There is also the other very important point, upon which I will not dwell, because it has already been dealt with by my noble friend Lord Balfour of Burleigh, and by my noble friend opposite (Viscount Haldane). We cannot make ourselves responsible in any sense for so drastic a proposal as the suspension of the operation of the Act of 1913 without very much more careful consideration than it is possible to give to a Bill introduced at such a stage as this by a private member of your Lordships' House.
It may be asked what course it is proposed to take on this Bill? The Bill contains another proposal which stands upon a very different footing, and that is the proposal of what is called the system of approved public-houses. I never have entertained any doubt whatever that that is a principle which ought thoroughly to be approved. That principle has been under your Lordships' consideration in two previous Bills, brought in under the auspices of my noble friend Lord Lamington, and I think a Bill was passed through your Lordships' House, once if not twice, and sent to another place. Personally I should be very sorry to give a vote which would seem to imply that I receded from the point of view which I have always expressed in favour of the approved public-house.
I do not know what course my noble friend Lord Novar will take in respect of this Bill. To pass it through your Lordships' House would be of no avail, even if my noble friend succeeded in doing so, for if it reached the Committee stage it would be necessary, for the reasons I have explained, to ask your Lordships to amend it in very drastic particulars. My noble friend will see that we have no choice. We cannot allow a matter which is sub judice to be decided until the Inquiry is complete, and we cannot make ourselves responsible for suspending the Act of 1913 without proper and careful consideration. Therefore my noble friend will gain nothing by proceeding any further with his Bill. I do not know whether he will press it to a Division, but if he does personally I cannot vote 1071 against the approved public-house. I shall, therefore, vote for the Second Heading as a testimony to the value of that important principle, but I cannot give my noble friend any hope that the Government, or any member of the Government, can support him at any further stage of the Bill.

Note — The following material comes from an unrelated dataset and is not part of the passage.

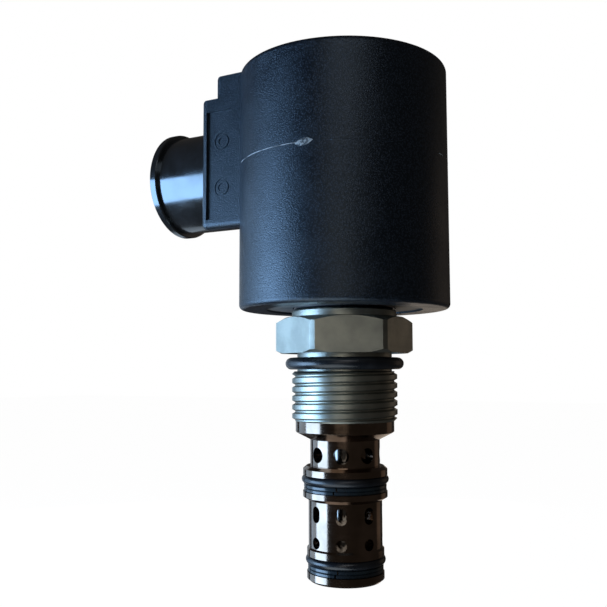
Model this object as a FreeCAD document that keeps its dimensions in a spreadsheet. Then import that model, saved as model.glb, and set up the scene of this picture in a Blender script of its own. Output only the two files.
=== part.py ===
import FreeCAD, Part
import os

import Sketcher
from types import SimpleNamespace

# Solenoid-operated screw-in cartridge valve, three ports, two positions, size 10.
# Millimetres. +Z points up the stem, z = 0 is the underside of the hexagon that seats on
# the valve block. The electrical connector points along -X.

PARTS_FOLDER = "parts"
SHEET_NAME = "Dims"
os.makedirs(PARTS_FOLDER, exist_ok=True)
doc = FreeCAD.newDocument("cartridge_valve")


# ---------------------------------------------------------------- driving dimensions

class Dim:
    """A driving dimension, or a sum of them: its number and the formula that gives it."""

    def __init__(self, value, formula):
        self.value = float(value)
        self.formula = formula

    @staticmethod
    def of(other):
        return other if isinstance(other, Dim) else Dim(other, repr(float(other)))

    def __add__(self, other):
        other = Dim.of(other)
        return Dim(self.value + other.value, f"({self.formula} + {other.formula})")

    def __sub__(self, other):
        other = Dim.of(other)
        return Dim(self.value - other.value, f"({self.formula} - {other.formula})")

    def __rsub__(self, other):
        return Dim.of(other) - self

    def __mul__(self, factor):
        return Dim(self.value * factor, f"({self.formula} * {float(factor)!r})")

    __radd__ = __add__
    __rmul__ = __mul__

    def __neg__(self):
        return self * -1.0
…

I do not think, therefore, he will gain very much by having a Second Reading, but if he proceeds to a Division I shall support him.
§ VISCOUNT NOVAR
My Lords, in view of what the Leader of the House has said, I should, of course, consult my noble friends after the Second Reading of the Bill, if your Lordships are good enough
§ Resolved in the affirmative, and Bill read 2a accordingly, and referred to a Committee of the Whole House.